The fact is, plastic waste (bags, crisp packets etc that blow away in the wind, or get dropped on the beach) is most likely to end up as tiny flakes and bobbles in the environment, in our rivers and lakes and eventually in our seas. Much of this plastic will be almost invisible to the naked eye – in small flake and pellet form. 

In the Northern Pacific currents converge which results in a big whirlpool-like effect, collecting all this plastic together. There is now an area which is estimated to be around twice the size of France, where the water is now a soup-like consistency of plastic particles and flakes, down to a depth of 10 meters. In fact, recent research vessels that have gone to investigate this huge mass of plastic have found that there is approximately 6 times as much plastic as there is plankton in the water.

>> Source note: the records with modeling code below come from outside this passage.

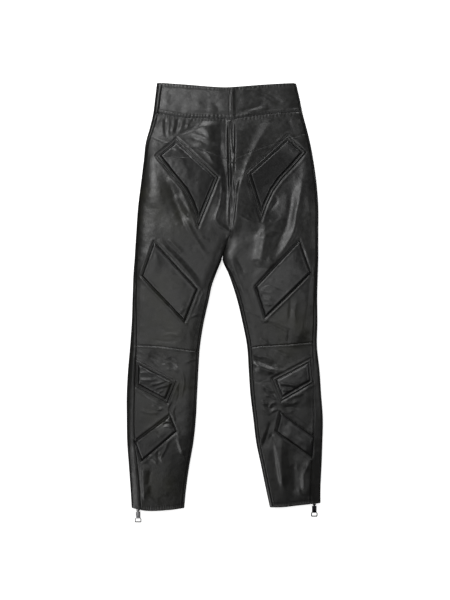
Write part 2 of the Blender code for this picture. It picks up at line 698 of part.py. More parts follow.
def rod(radius, length, centre, segments=16):
    """A round rod along X as a bmesh."""
    build = bmesh.new()
    place = Matrix.Translation(Vector(centre) * MM) @ Matrix.Rotation(math.pi / 2, 4, "Y")
    bmesh.ops.create_cone(
        build, cap_ends=True, segments=segments, radius1=radius * MM, radius2=radius * MM,
        depth=length * MM, matrix=place,
    )
    return build


def combine(base, others, helpers, material):
    """Union or cut the others into the base with Boolean modifiers."""
    for index, (operation, build) in enumerate(others):
        tool = add_object(f"{base.name}_tool_{index}", build, material, helpers)
        tool.hide_render = True
        tool.display_type = "WIRE"
        change = base.modifiers.new(f"{operation.lower()}_{index}", "BOOLEAN")
        change.operation = operation
        change.object = tool


def zip_slider(side, material, collection, helpers):
    """The slider's body, with two lugs that hold the pin of the pull tab below the hem."""
    x, hem_y = zip_place(side)
    middle_y = hem_y + SLIDER_START + 0.5 * SLIDER_LENGTH
    body = box((SLIDER_WIDTH, SLIDER_LENGTH, SLIDER_DEPTH), (x, middle_y, SLIDER_LEVEL))
    slider = add_object(f"zip_slider_{side.name}", body, material, collection)
    lug_x = 0.5 * EYE_WIDTH + LUG_ROOM + 0.5 * LUG_THICKNESS
    lug_length = LUG_REACH + LUG_ROOT
    others = []
    for way in (-1, 1):
        size = (LUG_THICKNESS, lug_length, LUG_HEIGHT)
        centre = (x + way * lug_x, hem_y + LUG_ROOT - 0.5 * lug_length, SLIDER_LEVEL)
        others.append(("UNION", box(size, centre)))
    others.append(("UNION", rod(PIN_RADIUS, 2 * lug_x, (x, hem_y - PIN_DROP, SLIDER_LEVEL))))
    combine(slider, others, helpers, material)
    return slider


def tab_outline():
    """Half outline of the pull tab in its own plane, from the pin down, on the +X side."""
    waist = TAB_LENGTH - WINDOW_LENGTH - 2 * WINDOW_RIM
    return (
        (0.5 * (TAB_NECK - TAB_CORNER), -TAB_START), (0.5 * TAB_NECK, -TAB_START - 0.5 * TAB_CORNER),
        (0.5 * TAB_NECK, -waist), (0.5 * TAB_FLARE, -waist - TAB_SPREAD),
        (0.5 * TAB_FLARE, -TAB_LENGTH + TAB_CORNER), (0.5 * TAB_FLARE - TAB_CORNER, -TAB_LENGTH),
    )


def pull_tab(side, material, collection, helpers):
    """The pull tab: a flat plate with a window, and an eye round the slider's pin, where its origin is."""
    x, hem_y = zip_place(side)
    half = tab_outline()
    ring = list(half) + [(-px, py) for px, py in reversed(half)]
    build = bmesh.new()
    low = [build.verts.new(Vector((px, py, -0.5 * TAB_THICKNESS)) * MM) for px, py in ring]
    plate = build.faces.new(low)
    lifted = bmesh.ops.extrude_face_region(build, geom=[plate])
    raised = [item for item in lifted["geom"] if isinstance(item, bmesh.types.BMVert)]
    bmesh.ops.translate(build, verts=raised, vec=(0.0, 0.0, TAB_THICKNESS * MM))
    tab = add_object(f"zip_pull_{side.name}", build, material, collection)
    neck = box(NECK_SIZE, (0.0, -NECK_MIDDLE, 0.0))
    window_y = -TAB_LENGTH + WINDOW_RIM + 0.5 * WINDOW_LENGTH
    others = [
        ("UNION", neck),
        ("UNION", rod(EYE_RADIUS, EYE_WIDTH, (0.0, 0.0, 0.0))),
        ("DIFFERENCE", rod(EYE_BORE, 2 * EYE_WIDTH, (0.0, 0.0, 0.0))),
        ("DIFFERENCE", box((WINDOW_WIDTH, WINDOW_LENGTH, 3 * TAB_THICKNESS), (0.0, window_y, 0.0))),
    ]
    combine(tab, others, helpers, material)
    place = Matrix.Translation(Vector((x, hem_y - PIN_DROP, SLIDER_LEVEL)) * MM)
    turned = place @ Matrix.Rotation(TAB_TILT, 4, "X")
    tab.matrix_world = turned
    for change in tab.modifiers:
        change.object.matrix_world = turned
    return tab


# ---------------------------------------------------------------- the whole garment

BODY_ACROSS = (0.0, 0.02, 0.055, 0.11, 0.185, 0.27, 0.36, 0.45, 0.54, 0.63, 0.72, 0.8, 0.87, 0.93, 0.97, 1.0)
SHIN_ACROSS = (0.0, 0.06, 0.14, 0.25, 0.37, 0.5, 0.63, 0.76, 0.88, 0.95, 1.0)
BAND_ROWS = 4
YOKE_ROWS = 4
THIGH_ROWS = 25
SHIN_ROWS = 21


def clear_scene():
    for thing in list(bpy.data.objects):
        bpy.data.objects.remove(thing, do_unlink=True)


def main():
    clear_scene()
    parts = bpy.data.collections.new(COLLECTION)
    helpers = bpy.data.collections.new("cutters")
    for collection in (parts, helpers):
        bpy.context.scene.collection.children.link(collection)
    finishes = make_materials()
    leather, padding = finishes["black_lambskin"], finishes["padded_lambskin"]
    tape, metal = finishes["zip_tape"], finishes["blackened_metal"]

    body, shin = np.array(BODY_ACROSS), np.array(SHIN_ACROSS)
    fronts = []
    for side in SIDES:
        name = side.name
        yoke_line, knee_line = YOKE_SEAM[name], KNEE_SEAM[name]
        front_panel(
            f"waistband_front_{name}", side, (WAIST_TOP, WAIST_SEAM), body, BAND_ROWS, leather, parts,
            wall=BAND_WALL, proud=BAND_PROUD, closure=BAND_CLOSURE,
        )
        fronts += [
            front_panel(f"yoke_front_{name}", side, (WAIST_SEAM, yoke_line), body, YOKE_ROWS, leather, parts),
            front_panel(
                f"thigh_front_{name}", side, (yoke_line, knee_line), body, THIGH_ROWS, leather, parts,
            ),
            front_panel(f"shin_front_{name}", side, (knee_line, HEM[name]), shin, SHIN_ROWS, leather, parts),
        ]
        leg_back(side, leather, parts)
    band_back(leather, parts)

    reader = surface_reader(fronts)
    overlay("fly_lap", FLY, 0.0, FLY_THICKNESS, reader, leather, parts, cell=16.0)
    for pad in PADS:
        sides = inset_sides(pad.sides, PILLOW_INSET) if pad.framed else pad.sides
        overlay(pad.name, sides, pad.swell, PAD_EDGE, reader, padding, parts)
        if pad.framed:
            frame_ring(pad.name.replace("pad", "frame"), pad.sides, reader, leather, parts)

    for side in SIDES:
        zip_strip(side, tape, parts)
        zip_slider(side, metal, parts, helpers)
        pull_tab(side, metal, parts, helpers)


main()
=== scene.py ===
"""Leather trousers with padded panels, laid flat on their back: finished skins, padding, stitching and zips.

Frame: +X to the right of someone who looks down at the garment, +Y up the garment, +Z up from the floor.
"Left" is the -X half. Lengths are in millimetres; MM turns them into Blender's metres where a mesh is made.
"""
import math
from collections import namedtuple

import bmesh
import bpy
import numpy as np
from bpy.props import FloatProperty, FloatVectorProperty, IntProperty, PointerProperty, StringProperty
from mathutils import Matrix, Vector


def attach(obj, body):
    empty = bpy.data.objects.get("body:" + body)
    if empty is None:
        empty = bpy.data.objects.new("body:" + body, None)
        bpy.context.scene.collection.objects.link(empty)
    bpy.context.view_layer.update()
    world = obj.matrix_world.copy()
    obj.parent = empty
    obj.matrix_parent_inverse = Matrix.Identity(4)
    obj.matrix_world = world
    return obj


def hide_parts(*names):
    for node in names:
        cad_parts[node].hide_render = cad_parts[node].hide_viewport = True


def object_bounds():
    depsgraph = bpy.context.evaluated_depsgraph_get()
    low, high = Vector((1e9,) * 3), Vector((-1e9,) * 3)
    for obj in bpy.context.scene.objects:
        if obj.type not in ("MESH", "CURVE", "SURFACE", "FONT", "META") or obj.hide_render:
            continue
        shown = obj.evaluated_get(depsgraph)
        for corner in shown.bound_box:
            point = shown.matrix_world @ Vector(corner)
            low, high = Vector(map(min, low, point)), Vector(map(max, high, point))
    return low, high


bl_info = {
    "name": "Leather trousers",
    "version": (1, 0, 0),
    "blender": (4, 5, 0),
    "location": "View3D > Sidebar > Trousers",
    "description": "Makes the skins, padding, stitching and zips of a pair of leather trousers",
    "category": "Object",
}

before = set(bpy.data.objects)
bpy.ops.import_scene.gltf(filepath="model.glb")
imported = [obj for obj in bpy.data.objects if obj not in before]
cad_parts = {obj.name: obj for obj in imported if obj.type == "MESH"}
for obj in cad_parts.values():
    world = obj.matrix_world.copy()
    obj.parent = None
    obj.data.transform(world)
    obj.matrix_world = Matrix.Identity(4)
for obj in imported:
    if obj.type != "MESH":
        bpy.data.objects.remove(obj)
CAD_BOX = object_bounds()
MM = 0.001
GARMENT = "garment"

# ---------------------------------------------------------------- the form that the solids share

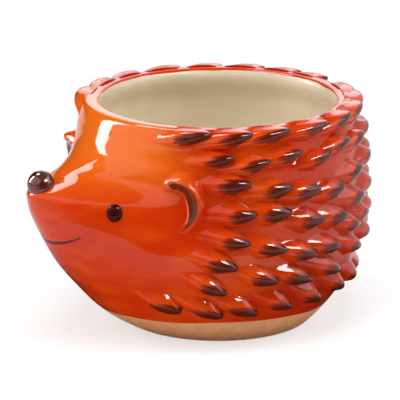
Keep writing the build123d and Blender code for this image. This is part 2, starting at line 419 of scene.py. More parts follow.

The great whales, that feed on plankton, or the fish - and the sea birds that eat them - they eat this stuff, and it kills millions of animals each year. Doing more research on the nearest landfall, scientists tested beaches in Hawaii. They found more plastic grains on the surface than sand to a depth of 1ft, and plastic pollution on beaches has increased by 90% in 10 years globally. [BBC / Charles Moore]

We visited an albatross hatching ground in New Zealand a while back and took this photo - we didn't realise the significance of it at the time - that these aren't isolated cases: it's clear now that this is pollution on a global scale and we didn't know anything about it.

More recent studies, since Charles Moore’s first trip, have found similar plastic ‘garbage patches’ hundreds of miles across, in all of the world’s oceans – including our Atlantic.

It’s a huge problem, that's growing. It’s not about trying to do some beach cleans  – the only way ahead is to immediately stop making plastic waste and to do that, we need to redesign our relationship with plastic.